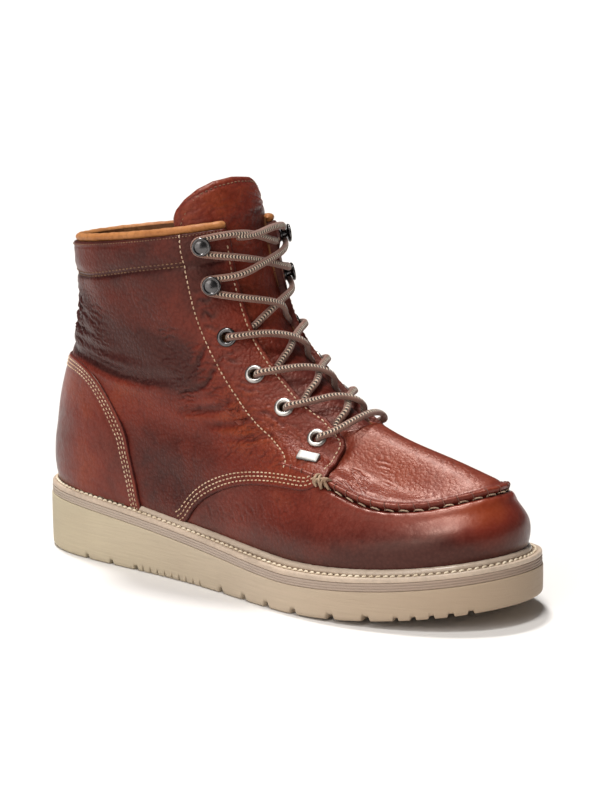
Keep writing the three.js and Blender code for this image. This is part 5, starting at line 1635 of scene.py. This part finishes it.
def area(name, pos, target, size, power, colour=(1, 1, 1)):
    l = bpy.data.lights.new(name, "AREA")
    l.shape, l.size, l.size_y, l.energy, l.color = "RECTANGLE", size[0], size[1], power, colour
    o = bpy.data.objects.new(name, l)
    bpy.context.scene.collection.objects.link(o)
    o.location = pos
    o.rotation_mode = "QUATERNION"
    o.rotation_quaternion = (Vector(target) - Vector(pos)).to_track_quat("-Z", "Y")
    return o


RH = Vector((CAM_R.x, CAM_R.y, 0)).normalized()
FH = Vector((CAM_F.x, CAM_F.y, 0)).normalized()
UP = Vector((0, 0, 1))
AIM = Vector((0.02, 0, 0.09))


def sun(name, direction, strength, spread, colour=(1, 1, 1)):
    """A far soft light; direction points to it."""
    l = bpy.data.lights.new(name, "SUN")
    l.energy, l.angle, l.color = strength, math.radians(spread), colour
    o = bpy.data.objects.new(name, l)
    bpy.context.scene.collection.objects.link(o)
    o.rotation_mode = "QUATERNION"
    o.rotation_quaternion = (-Vector(direction)).to_track_quat("-Z", "Y")
    return o


sun("key", -RH * 0.12 + UP * 0.95 + FH * 0.31, 2.35, 8, (1, 0.985, 0.965))
sun("top", -RH * 0.10 + UP * 0.97 - FH * 0.22, 1.65, 13, (1, 0.985, 0.965))
sun("front", -RH * 0.30 - FH * 0.62 + UP * 0.70, 0.60, 30, (1, 0.955, 0.92))
sun("fill", -RH * 0.62 - FH * 0.8 + UP * 0.20, 1.30, 60, (1, 0.965, 0.935))

cam_data = bpy.data.cameras.new("camera")
cam = bpy.data.objects.new("camera", cam_data)
bpy.context.scene.collection.objects.link(cam)
# the photograph's eye point, turned about itself until the one boot is in the middle
ahead = (CAM_F - CAM_R * (34.0 / 1950) - CAM_U * (3.0 / 1950)).normalized()
right = (CAM_R - ahead * CAM_R.dot(ahead)).normalized()
above = right.cross(ahead)
M = Matrix.Identity(4)
for i in range(3):
    M[i][0], M[i][1], M[i][2] = right[i], above[i], -ahead[i]
M.translation = Vector((0.85847, -1.01273 + Y0 / 1000, 0.3515))
cam.matrix_world = M
ZOOM = 1.34
cam_data.sensor_width = 36
cam_data.lens = 87.79 * ZOOM
cam_data.clip_start, cam_data.clip_end = 0.05, 300
bpy.context.scene.camera = cam
bpy.context.scene.view_settings.view_transform = "Standard"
◆ ◆ ◆
Go through the material and select each line with the string "scene" in it.

## Response below
Keep writing the three.js and Blender code for this image. This is part 5, starting at line 1635 of scene.py. This part finishes it.
    bpy.context.scene.collection.objects.link(o)
    bpy.context.scene.collection.objects.link(o)
bpy.context.scene.collection.objects.link(cam)
bpy.context.scene.camera = cam
bpy.context.scene.view_settings.view_transform = "Standard"